→ SUPPLIED MATERIAL
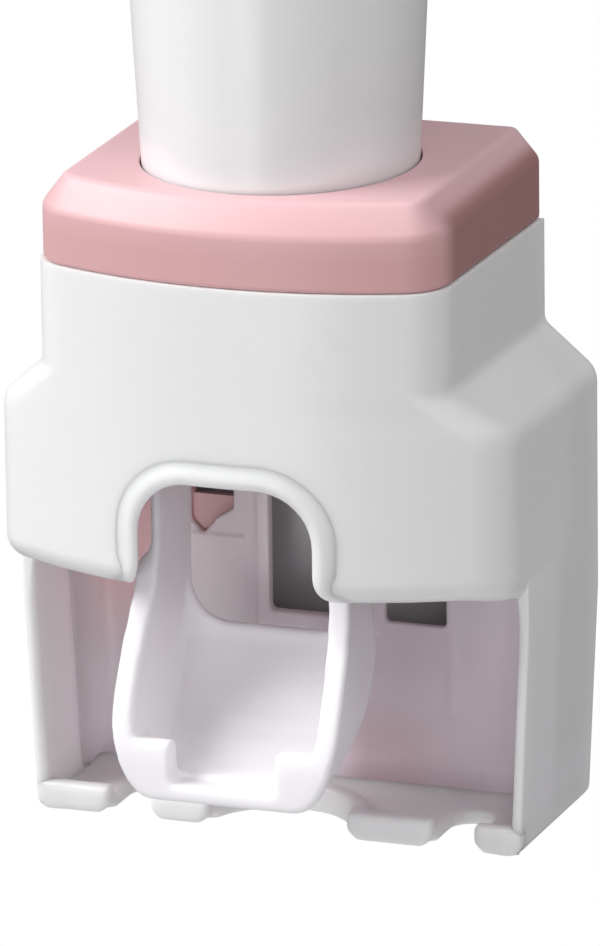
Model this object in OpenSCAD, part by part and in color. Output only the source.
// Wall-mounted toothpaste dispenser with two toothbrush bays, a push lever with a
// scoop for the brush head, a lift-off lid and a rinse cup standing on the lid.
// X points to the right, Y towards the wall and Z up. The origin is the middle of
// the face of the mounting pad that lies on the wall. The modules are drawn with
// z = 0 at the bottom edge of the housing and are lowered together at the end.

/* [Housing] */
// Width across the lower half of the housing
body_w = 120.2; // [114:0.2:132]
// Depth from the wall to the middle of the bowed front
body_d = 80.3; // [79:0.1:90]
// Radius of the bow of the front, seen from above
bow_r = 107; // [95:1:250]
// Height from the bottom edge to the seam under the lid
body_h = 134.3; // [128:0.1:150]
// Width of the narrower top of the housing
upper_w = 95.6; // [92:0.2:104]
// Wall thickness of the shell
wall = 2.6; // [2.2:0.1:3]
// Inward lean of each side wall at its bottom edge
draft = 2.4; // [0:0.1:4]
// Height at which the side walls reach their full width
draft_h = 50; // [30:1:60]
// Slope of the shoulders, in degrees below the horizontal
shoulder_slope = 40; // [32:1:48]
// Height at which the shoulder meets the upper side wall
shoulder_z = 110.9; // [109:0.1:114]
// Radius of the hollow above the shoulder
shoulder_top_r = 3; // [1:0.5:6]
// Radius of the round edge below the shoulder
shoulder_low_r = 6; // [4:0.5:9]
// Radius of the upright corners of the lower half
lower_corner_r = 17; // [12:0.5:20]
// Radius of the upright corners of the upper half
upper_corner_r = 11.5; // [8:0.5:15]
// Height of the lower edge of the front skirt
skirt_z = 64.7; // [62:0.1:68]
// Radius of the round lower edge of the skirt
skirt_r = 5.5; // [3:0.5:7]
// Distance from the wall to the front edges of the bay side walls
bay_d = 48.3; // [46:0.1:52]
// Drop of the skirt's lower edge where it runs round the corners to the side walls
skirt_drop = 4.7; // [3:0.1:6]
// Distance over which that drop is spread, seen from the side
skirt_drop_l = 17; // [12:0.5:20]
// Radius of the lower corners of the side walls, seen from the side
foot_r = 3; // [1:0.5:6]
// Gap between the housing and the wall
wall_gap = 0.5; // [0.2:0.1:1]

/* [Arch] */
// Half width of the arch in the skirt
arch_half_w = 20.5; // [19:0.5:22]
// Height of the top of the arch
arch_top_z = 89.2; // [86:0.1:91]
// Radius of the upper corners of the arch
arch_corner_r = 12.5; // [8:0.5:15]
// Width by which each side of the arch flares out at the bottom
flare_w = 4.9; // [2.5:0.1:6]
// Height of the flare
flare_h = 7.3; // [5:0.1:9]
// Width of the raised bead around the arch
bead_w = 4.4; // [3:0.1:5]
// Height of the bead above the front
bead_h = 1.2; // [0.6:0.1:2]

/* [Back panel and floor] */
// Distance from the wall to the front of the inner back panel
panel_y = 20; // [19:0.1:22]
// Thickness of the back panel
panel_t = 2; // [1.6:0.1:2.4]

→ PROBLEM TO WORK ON
What you return should be the lines from the start of the data through the line with "at the end.", quoted exactly and nothing more.

→ EXERCISE SOLUTION
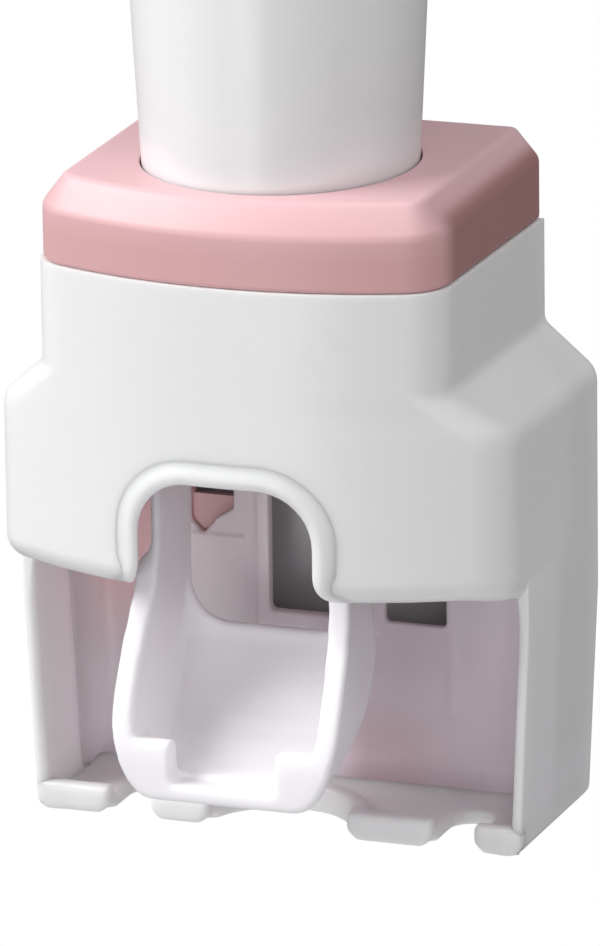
Model this object in OpenSCAD, part by part and in color. Output only the source.
// Wall-mounted toothpaste dispenser with two toothbrush bays, a push lever with a
// scoop for the brush head, a lift-off lid and a rinse cup standing on the lid.
// X points to the right, Y towards the wall and Z up. The origin is the middle of
// the face of the mounting pad that lies on the wall. The modules are drawn with
// z = 0 at the bottom edge of the housing and are lowered together at the end.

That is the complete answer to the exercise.